"Our results suggest that inherited variation in IGF1 may play a role in prostate cancer risk," write the researchers in a paper published in the January 18, 2006, issue of the Journal of the National Cancer Institute.
USC scientists on this research team included: Iona Cheng, who was first author on the paper; Daniel Stram, Ph.D., professor of preventive medicine at the Keck School and the USC/Norris Comprehensive Cancer Center; Malcolm Pike, Ph.D., professor preventive medicine at the Keck School and USC/Norris; and Keck School of Medicine Dean Brian E. Henderson, M.D., who is also a distinguished professor in preventive medicine and neurology and the Kenneth T. Norris Jr. Chair in Cancer Prevention.
Cheng and her colleagues were able to tease out the relevant gene variations using data from the large Multiethnic Cohort study, for which Henderson is co-principal investigator.

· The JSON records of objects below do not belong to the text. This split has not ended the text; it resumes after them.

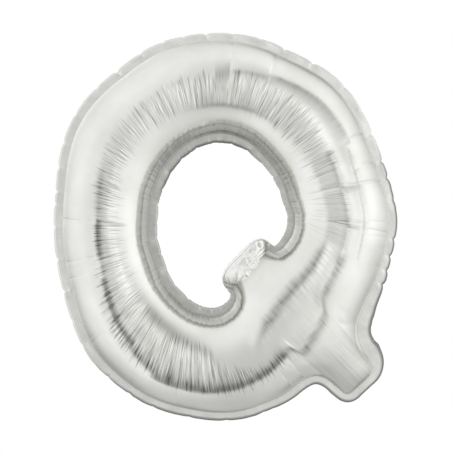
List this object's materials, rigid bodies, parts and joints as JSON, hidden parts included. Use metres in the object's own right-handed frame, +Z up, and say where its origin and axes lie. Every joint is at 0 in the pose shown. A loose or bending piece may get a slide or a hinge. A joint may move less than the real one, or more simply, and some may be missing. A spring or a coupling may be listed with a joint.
{
  "type": "letter foil balloon",
  "caption": "Inflated letter Q balloon: a front and a back sheet of silver film, flat sealed margins round the letter and its counter, and a folded filler neck.",
  "frame": {"origin": "middle of the letter's height and width, on the plane where the two sheets are sealed together; the mount named air is there", "axes": "+Z up the letter, +X to the reader's right, and the letter is read from -Y"},
  "size_m": [0.7619, 0.205, 0.8603],
  "materials": {
    "silver_foil": "satin mirror",
    "sealed_foil": "satin",
    "valve_film": "clear satin"
  },
  "bodies": {
    "root": {"front_foil": "silver_foil", "back_foil": "silver_foil", "outer_seam": "sealed_foil", "counter_seam": "sealed_foil", "tail_fold": "silver_foil", "filler_neck": "sealed_foil", "valve_sleeve": "valve_film"}
  },
  "joints": []
}
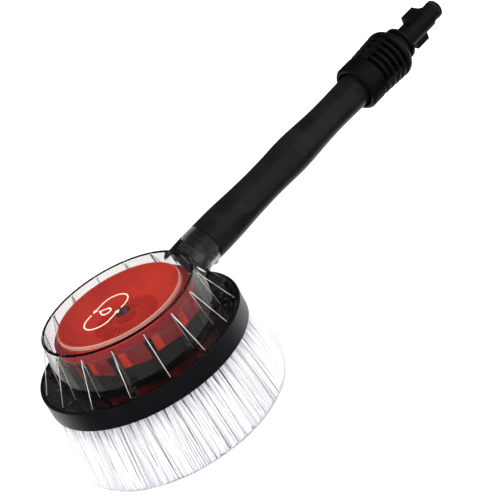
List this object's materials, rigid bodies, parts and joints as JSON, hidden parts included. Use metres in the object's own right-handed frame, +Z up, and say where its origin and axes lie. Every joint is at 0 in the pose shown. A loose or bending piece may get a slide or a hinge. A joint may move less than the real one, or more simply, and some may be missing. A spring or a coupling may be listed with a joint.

This population-based cohort study has collected data on more than 215,000 men and women from Los Angeles and Hawaii over the past decade.
From this cohort and information from cancer registries in California and Hawaii, the scientists were able to identify 2320 men who had developed prostate cancer and match them with 2290 men who did not have a prostate cancer diagnosis. This large population, the study's authors noted, provided "substantial [statistical] power to detect modest genetic effects."